# THE EXERCISE:
State how many lines of the entries hold the string "bending", and output nothing but that count.

# Entries with parts and joints:
──────

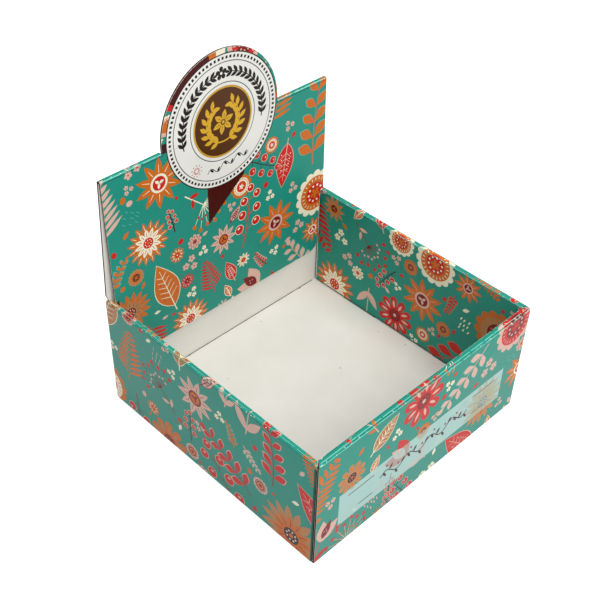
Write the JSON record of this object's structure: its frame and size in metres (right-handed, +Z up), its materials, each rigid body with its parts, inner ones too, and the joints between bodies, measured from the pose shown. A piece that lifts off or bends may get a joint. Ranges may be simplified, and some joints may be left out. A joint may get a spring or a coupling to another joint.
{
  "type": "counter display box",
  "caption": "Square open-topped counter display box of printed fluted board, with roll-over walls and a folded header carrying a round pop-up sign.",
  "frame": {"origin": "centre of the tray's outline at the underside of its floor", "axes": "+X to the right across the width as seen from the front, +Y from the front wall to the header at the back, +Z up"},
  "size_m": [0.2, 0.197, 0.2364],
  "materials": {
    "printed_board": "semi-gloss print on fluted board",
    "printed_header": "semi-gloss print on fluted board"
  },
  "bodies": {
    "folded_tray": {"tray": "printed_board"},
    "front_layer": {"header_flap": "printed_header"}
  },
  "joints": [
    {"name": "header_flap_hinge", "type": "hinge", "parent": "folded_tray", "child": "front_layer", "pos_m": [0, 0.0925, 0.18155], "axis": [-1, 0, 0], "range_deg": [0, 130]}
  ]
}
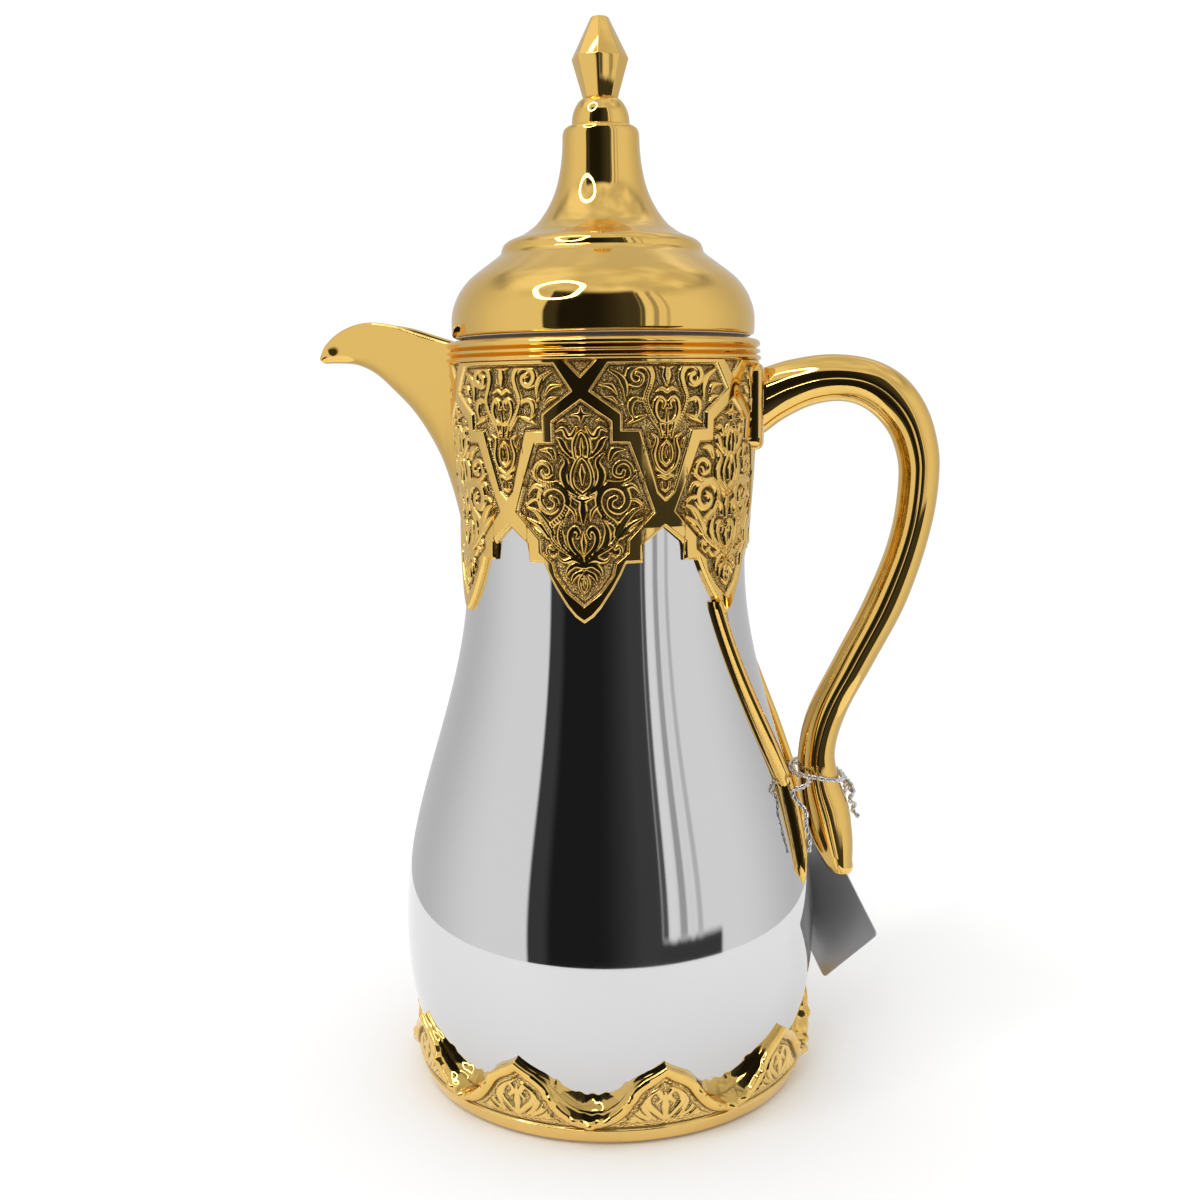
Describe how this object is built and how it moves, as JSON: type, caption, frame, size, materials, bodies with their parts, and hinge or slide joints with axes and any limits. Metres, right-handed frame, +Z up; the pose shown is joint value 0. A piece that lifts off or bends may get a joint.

──────

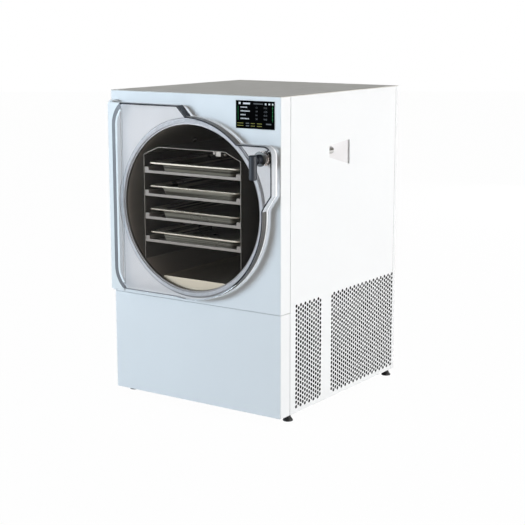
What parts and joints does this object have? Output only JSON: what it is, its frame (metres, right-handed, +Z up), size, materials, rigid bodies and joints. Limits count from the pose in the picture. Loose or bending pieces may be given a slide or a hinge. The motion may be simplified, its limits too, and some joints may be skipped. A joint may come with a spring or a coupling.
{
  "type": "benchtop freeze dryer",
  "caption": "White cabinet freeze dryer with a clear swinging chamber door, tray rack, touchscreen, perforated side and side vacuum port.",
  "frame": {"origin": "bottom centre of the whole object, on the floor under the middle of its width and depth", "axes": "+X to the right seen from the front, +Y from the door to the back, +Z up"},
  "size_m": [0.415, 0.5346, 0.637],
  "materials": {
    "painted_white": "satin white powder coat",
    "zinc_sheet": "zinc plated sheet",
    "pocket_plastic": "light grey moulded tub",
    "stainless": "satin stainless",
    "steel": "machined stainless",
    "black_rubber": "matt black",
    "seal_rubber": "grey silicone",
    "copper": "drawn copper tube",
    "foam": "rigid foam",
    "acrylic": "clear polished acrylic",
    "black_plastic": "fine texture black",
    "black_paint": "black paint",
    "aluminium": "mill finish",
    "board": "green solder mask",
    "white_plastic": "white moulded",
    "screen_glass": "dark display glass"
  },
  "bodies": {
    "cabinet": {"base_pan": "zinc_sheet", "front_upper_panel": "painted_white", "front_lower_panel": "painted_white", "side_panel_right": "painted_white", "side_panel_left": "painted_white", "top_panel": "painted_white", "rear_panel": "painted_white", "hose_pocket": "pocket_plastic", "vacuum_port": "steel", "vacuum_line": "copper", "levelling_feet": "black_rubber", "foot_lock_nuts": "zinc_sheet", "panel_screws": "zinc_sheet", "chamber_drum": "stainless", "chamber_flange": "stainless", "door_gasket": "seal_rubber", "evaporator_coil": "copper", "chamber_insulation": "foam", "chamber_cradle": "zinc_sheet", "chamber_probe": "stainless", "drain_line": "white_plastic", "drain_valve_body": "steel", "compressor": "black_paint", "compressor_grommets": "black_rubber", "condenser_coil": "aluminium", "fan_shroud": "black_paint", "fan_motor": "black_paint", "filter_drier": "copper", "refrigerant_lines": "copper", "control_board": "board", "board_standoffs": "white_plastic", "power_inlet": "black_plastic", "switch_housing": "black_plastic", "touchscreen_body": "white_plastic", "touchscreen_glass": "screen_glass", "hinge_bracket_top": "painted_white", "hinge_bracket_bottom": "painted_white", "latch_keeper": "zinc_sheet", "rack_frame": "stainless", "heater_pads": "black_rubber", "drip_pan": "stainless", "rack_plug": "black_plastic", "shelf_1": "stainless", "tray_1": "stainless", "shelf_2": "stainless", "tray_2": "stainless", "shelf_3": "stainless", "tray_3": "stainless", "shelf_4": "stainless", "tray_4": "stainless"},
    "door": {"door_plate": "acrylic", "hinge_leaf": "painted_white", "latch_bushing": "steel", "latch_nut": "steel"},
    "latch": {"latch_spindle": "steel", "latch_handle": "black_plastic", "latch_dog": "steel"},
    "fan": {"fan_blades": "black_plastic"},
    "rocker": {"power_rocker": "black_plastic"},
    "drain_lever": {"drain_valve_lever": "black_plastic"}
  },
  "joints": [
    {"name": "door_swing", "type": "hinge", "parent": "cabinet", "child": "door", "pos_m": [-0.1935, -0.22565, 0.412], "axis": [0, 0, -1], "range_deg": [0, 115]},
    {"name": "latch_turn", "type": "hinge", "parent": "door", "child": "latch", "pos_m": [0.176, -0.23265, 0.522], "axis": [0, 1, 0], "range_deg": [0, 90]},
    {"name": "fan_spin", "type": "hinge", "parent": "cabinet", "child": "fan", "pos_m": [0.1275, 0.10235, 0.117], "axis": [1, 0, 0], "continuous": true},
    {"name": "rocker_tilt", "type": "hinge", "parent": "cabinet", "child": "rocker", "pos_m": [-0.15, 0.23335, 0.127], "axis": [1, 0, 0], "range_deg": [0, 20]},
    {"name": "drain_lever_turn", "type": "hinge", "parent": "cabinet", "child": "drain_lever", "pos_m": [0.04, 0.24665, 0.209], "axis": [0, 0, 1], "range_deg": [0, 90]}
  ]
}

──────

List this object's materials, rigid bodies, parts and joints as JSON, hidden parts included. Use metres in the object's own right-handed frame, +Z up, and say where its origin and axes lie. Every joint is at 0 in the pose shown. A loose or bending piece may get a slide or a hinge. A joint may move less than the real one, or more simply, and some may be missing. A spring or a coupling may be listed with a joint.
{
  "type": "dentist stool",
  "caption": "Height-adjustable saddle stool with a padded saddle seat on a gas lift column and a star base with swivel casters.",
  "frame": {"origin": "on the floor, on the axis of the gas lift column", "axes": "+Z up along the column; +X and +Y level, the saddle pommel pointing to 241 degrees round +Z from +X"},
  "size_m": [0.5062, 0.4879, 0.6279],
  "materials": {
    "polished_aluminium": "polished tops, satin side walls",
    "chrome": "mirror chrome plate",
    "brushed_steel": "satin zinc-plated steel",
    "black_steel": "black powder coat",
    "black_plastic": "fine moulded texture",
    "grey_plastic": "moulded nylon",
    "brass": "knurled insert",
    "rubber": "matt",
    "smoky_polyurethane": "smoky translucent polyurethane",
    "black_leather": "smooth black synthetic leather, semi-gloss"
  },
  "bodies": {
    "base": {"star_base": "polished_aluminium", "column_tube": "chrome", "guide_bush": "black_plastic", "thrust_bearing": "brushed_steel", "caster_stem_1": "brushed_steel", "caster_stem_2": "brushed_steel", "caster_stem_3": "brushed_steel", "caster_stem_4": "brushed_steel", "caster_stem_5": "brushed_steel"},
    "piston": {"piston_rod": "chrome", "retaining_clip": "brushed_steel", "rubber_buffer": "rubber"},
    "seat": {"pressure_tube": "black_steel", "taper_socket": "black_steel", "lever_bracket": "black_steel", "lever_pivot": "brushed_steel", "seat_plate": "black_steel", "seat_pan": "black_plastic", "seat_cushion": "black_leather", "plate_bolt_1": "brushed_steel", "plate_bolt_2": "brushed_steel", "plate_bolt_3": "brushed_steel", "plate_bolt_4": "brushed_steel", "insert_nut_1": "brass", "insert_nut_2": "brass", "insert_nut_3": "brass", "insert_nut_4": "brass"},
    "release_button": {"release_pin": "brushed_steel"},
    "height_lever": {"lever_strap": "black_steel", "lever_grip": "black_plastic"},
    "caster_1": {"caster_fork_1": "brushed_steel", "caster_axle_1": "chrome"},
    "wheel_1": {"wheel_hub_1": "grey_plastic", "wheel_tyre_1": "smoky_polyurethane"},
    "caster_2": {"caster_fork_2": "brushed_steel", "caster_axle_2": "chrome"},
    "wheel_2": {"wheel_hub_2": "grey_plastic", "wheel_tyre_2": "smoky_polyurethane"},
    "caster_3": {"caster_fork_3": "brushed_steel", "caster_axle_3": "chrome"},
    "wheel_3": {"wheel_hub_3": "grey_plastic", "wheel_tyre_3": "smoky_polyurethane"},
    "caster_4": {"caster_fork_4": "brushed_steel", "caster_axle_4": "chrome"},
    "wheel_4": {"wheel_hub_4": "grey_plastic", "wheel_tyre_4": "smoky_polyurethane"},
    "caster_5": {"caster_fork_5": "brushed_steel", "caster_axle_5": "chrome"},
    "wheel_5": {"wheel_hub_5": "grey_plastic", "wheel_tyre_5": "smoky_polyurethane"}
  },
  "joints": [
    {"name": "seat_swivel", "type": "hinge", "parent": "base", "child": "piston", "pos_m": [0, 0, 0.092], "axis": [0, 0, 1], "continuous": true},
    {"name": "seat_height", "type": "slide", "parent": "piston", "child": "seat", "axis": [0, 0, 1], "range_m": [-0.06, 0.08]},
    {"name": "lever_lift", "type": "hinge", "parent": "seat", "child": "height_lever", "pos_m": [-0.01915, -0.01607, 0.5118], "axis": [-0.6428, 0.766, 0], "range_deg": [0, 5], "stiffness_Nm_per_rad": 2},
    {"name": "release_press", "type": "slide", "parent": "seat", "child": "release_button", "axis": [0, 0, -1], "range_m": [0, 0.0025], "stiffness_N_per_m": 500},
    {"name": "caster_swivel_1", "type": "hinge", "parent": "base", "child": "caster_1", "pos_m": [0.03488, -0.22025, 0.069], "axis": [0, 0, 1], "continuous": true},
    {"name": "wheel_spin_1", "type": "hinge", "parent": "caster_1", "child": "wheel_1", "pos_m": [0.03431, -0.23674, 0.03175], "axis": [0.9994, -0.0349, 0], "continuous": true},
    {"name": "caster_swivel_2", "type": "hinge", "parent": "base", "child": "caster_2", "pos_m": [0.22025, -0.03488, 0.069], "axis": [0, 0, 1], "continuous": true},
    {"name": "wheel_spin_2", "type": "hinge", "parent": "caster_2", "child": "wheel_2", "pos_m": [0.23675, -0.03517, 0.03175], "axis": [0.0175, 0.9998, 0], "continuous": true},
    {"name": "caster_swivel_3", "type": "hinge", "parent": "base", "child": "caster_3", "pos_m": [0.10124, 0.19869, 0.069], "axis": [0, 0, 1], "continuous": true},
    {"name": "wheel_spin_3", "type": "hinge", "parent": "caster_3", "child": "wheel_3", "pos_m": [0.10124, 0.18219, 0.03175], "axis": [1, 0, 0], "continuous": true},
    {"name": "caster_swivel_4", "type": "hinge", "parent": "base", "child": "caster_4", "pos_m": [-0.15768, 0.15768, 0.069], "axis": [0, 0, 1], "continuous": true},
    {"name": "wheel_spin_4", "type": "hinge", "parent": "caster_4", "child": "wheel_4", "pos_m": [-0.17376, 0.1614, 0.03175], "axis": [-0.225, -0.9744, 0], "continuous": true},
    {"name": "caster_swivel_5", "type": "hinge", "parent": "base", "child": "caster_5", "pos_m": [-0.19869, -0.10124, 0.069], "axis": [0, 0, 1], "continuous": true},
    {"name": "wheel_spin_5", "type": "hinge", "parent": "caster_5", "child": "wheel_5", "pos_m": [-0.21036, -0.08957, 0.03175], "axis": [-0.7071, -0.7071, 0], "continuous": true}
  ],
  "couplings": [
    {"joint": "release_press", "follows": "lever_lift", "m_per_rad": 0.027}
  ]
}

──────

# TASK OUTPUT:
2